The political writer Michael Tomasky discusses the future of radical politics in an essay for the New York Review of Books that is nominally a review of Lane Kenworthy's book Social Democratic America (Oxford University Press), but really a discussion of the balance between centrist and radicals in the Democratic Party.
"There exists these days, among Washington policy intellectuals and advocates who tilt toward the left end of the accepted political spectrum, a certain measured optimism. It’s not about Obama, or any feeling that he might somehow, with his sagging poll numbers, be able to persuade congressional Republicans to fund, say, an infrastructure investment bank. Confidence is appropriately near zero on matters like that. Rather, it’s about the widely held perception that the Democratic Party, after years of, in the argot, “moving to the right,” is finally soft-shoeing its way leftward, away from economic centrism and toward a populism that the party as a whole has not embraced for years or even decades."Will this leftward pressure make Hillary Clinton run as a populist (if she decides to run), rather than cozy up to her and her husband's Wall Street friends?

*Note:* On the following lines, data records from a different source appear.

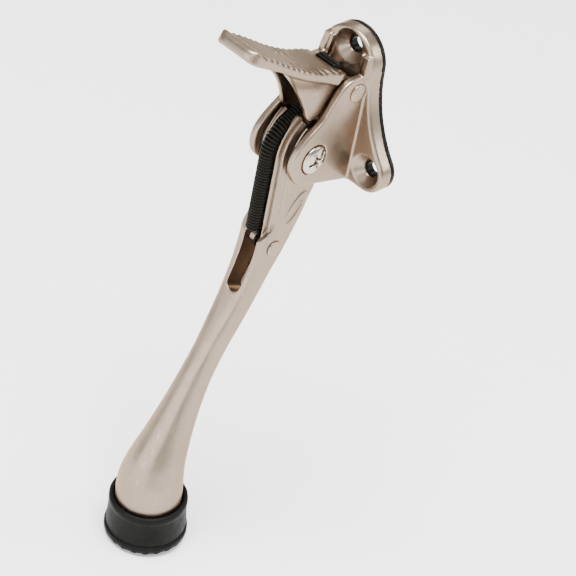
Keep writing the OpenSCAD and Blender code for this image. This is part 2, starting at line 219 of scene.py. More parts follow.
def path_distance(points, a, b):
    """Distance from an open line over a sheet of points."""
    a, b = np.broadcast_arrays(np.asarray(a, float), np.asarray(b, float))
    near = np.full(a.shape, 1e9)
    for (a0, b0), (a1, b1) in zip(points, points[1:]):
        da, db = a1 - a0, b1 - b0
        t = np.clip(((a - a0) * da + (b - b0) * db) / (da * da + db * db), 0, 1)
        near = np.minimum(near, (a - a0 - da * t) ** 2 + (b - b0 - db * t) ** 2)
    return np.sqrt(near)


def both(p, q, edge):
    """Where two fields meet, with an edge of the given radius."""
    return (np.minimum(np.maximum(p + edge, q + edge), 0)
            + np.hypot(np.maximum(p + edge, 0), np.maximum(q + edge, 0)) - edge)


def slab(along, low, high):
    """The band between two values."""
    return np.maximum(low - along, along - high)


def join(p, q, fillet):
    """Union with a fillet."""
    h = np.clip(0.5 + 0.5 * (q - p) / fillet, 0, 1)
    return q + (p - q) * h - fillet * h * (1 - h)


def cut(p, q, soft):
    """Takes q away from p, with softened edges."""
    return -join(-p, q, soft)


def smooth(low, high, value):
    """0 at low and 1 at high, with a soft start and end."""
    t = np.clip((value - low) / (high - low), 0, 1)
    return t * t * (3 - 2 * t)


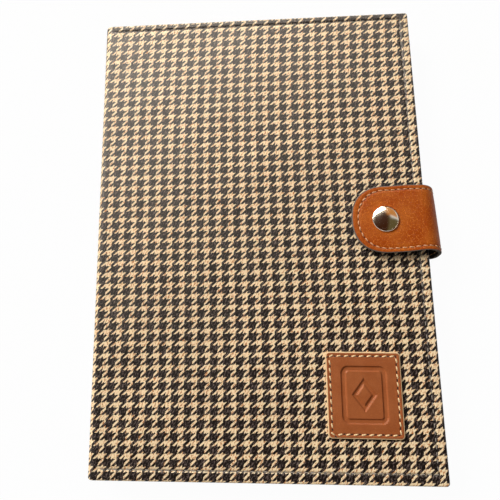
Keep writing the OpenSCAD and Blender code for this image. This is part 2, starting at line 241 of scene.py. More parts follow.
class Mesher:
    """Gathers grids of quads with their places on the flat sheet, and joins them into one object."""

    def __init__(self) -> None:
        """Starts with nothing."""
        self.grids: list[tuple[Array, ...]] = []
        self.count = 0

    def grid(self, points: Array, flat: Array, rim: Array | float = FAR_FROM_RIM, flip: bool = False,
             keep: Array | None = None, slot: int = 0) -> None:
        """Adds a grid.

        Args:
            points: Rows and columns of points in mm.
            flat: The same grid's places on the flat sheet.
            rim: The same grid's distances from the edge of the piece.
            flip: True turns the faces over.
            keep: True for each quad that is wanted, all if not given.
            slot: Number of the finish among the piece's finishes.
        """
        rows, columns = points.shape[:2]
        index = self.count + np.arange(rows * columns).reshape(rows, columns)
        quads, flats = (
            np.stack([a[:-1, :-1], a[1:, :-1], a[1:, 1:], a[:-1, 1:]], 2) for a in (index, flat)
        )
        if keep is not None:
            quads, flats = quads[keep], flats[keep]
        quads, flats = quads.reshape(-1, 4), flats.reshape(-1, 4, 2)
        if flip:
            quads, flats = quads[:, ::-1], flats[:, ::-1]
        rims = np.broadcast_to(rim, (rows, columns)).reshape(-1)
        self.grids.append((points.reshape(-1, 3), rims, quads, flats, np.full(len(quads), slot)))
        self.count += rows * columns

    def build(self, name: str, finishes: Sequence[Material], weld: float = 0.004, crease: float = 38.0,
              closed: bool = False) -> Piece:
        """Makes the object.

        Args:
            name: Its name.
            finishes: Its materials, in the order of the slots.
            weld: Points closer than this become one, in mm.
            crease: Edges sharper than this stay sharp, in degrees.
            closed: Whether it is a closed form, whose faces are turned outwards.

        Returns:
            The new object, in metres.
        """
        mesh = bpy.data.meshes.new(name)
        points, rims, quads, flats, slots = (np.concatenate(rows) for rows in zip(*self.grids))
        mesh.from_pydata((points * MM).tolist(), [], quads.tolist())
        mesh.uv_layers.new(name=FLAT).uv.foreach_set("vector", flats.astype(np.float32).ravel())
        mesh.attributes.new(RIM, "FLOAT", "POINT").data.foreach_set("value", rims.astype(np.float32))
        for finish in finishes:
            mesh.materials.append(finish)
        mesh.polygons.foreach_set("material_index", slots.astype(np.int32))
        work = bmesh.new()
        work.from_mesh(mesh)
        bmesh.ops.remove_doubles(work, verts=work.verts, dist=weld * MM)
        bmesh.ops.dissolve_degenerate(work, edges=work.edges, dist=weld * MM)
        if closed:
            bmesh.ops.recalc_face_normals(work, faces=work.faces)
        work.to_mesh(mesh)
        work.free()
        mesh.shade_smooth()
        mesh.set_sharp_from_angle(angle=math.radians(crease))
        made = bpy.data.objects.new(name, mesh)
        bpy.context.scene.collection.objects.link(made)
        return made


class Side(Enum):
    """How a side of a sheet ends."""

    ROUND = "rounded over"
    CUT = "cut square"
    OPEN = "joined to something else"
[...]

Will she do a reverse Romney and cater to the left in the primaries to fight off Elizabeth Warren, only to turn rightwards once nominated?
Lane Kenworthy's key argument is that the move towards a more welfare oriented - social democratic if we use a more European term - society is a necessity, and he thinks that the Republican party eventually will come to there senses - somewhat. But Tomasky points out that if the Republican party nominates a more moderate candidate and he/she loses, then the extreme candidates may have a chance again.